Saya yang biasanya selalu kebanyakan stok pertanyaan, justru menjadi semakin banyak menyimak dan merekam dalam otak. She inspires me a lot. Seorang profesional yang sangat easy going sekaligus sangat detail menyiapkan banyak hal dalam waktu bersamaan. Energi beliau luar biasa untuk me-manage kegiatan-kegiatan yang dijalankan tidak hanya di Indonesia namun juga mancanegara.
Satu lagi yang membuat saya salut, diantara semua kesibukan itu, beliau tetaplah seorang ibu dan istri yang total menjalankan berbagai norma keluarga yang dipegang erat. Maka tak heran kalau perjalanan saya bersama beliau sekaligus juga bisa jadi kuliah pra nikah gratis dengan berbagai macam sharing pengalaman beliau menjaga kehidupan harmonis berumah tangga yang tahun ini memasuki tahun ke-18. Aw, So sweet!
Perjalanan singkat bersama beliau, nyatanya cukup untuk bikin mellow ketika kami harus berpisah di ruang tunggu bandara karena berbeda tujuan. Belum lagi setelah tahu bahwa kami hanya punya beberapa foto berdua, padahal ada ratusan foto terabadikan selama perjalanan. Ini nih salah satu kebiasaan buruk saya tiap traveling sama orang yang asik buat diajak ngobrol dan melakukan ini-itu bareng, selalu lupa foto bareng. Hiks.
Itulah kenapa saya membuat catatan ini. Semacam versi panjang dari serial #SahabatBaikWinwin yang biasa saya share di media sosial. Sebagian dari Anda mungkin sudah tahu atau sudah bisa menebak siapa yang sedang saya ceritakan, tapi untuk yang belum tahu, orang yang saya maksud adalah ibu Martha Simanjuntak, SE, MM founder dari IWITA (Indonesian Women IT Awareness).

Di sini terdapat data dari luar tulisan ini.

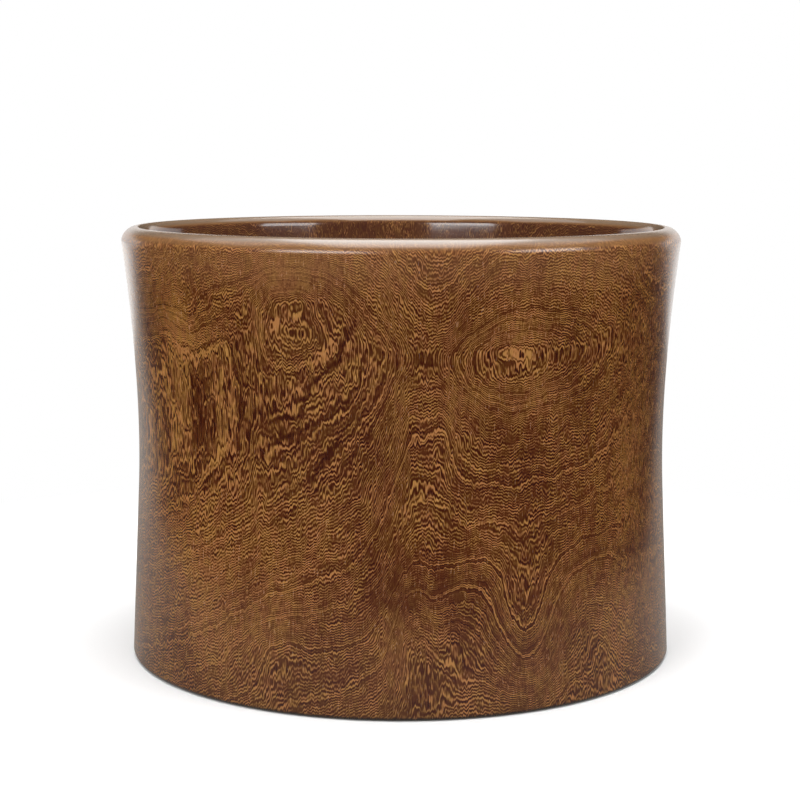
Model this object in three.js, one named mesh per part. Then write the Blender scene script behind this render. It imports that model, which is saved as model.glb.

Orang yang berhasil membuat saya terinspirasi dengan semua cerita-cerita segar penuh motivasinya. Yang selalu mengiyakan permintaan atau usul saya yang kadang nggak penting dan agak maksa. Harus banget ke Pantai dan makan pisang walau sudah malam dan kenyang, misalnya. Yang ntraktir saya berhari-hari dan masih sempat-sempatnya selalu tanya pengin apa lagi. Orang yang heboh nyari ketika saya langsung berlari ke pantai setelah turun dari mobil, padahal sayanya malah sibuk pepotoan kesana kemari. Orang yang, …. semoga suatu saat bisa saya temui lagi entah di belahan bumi sebelah mana. Aamiin.
Thanks a lot, ibu. You really inspires me!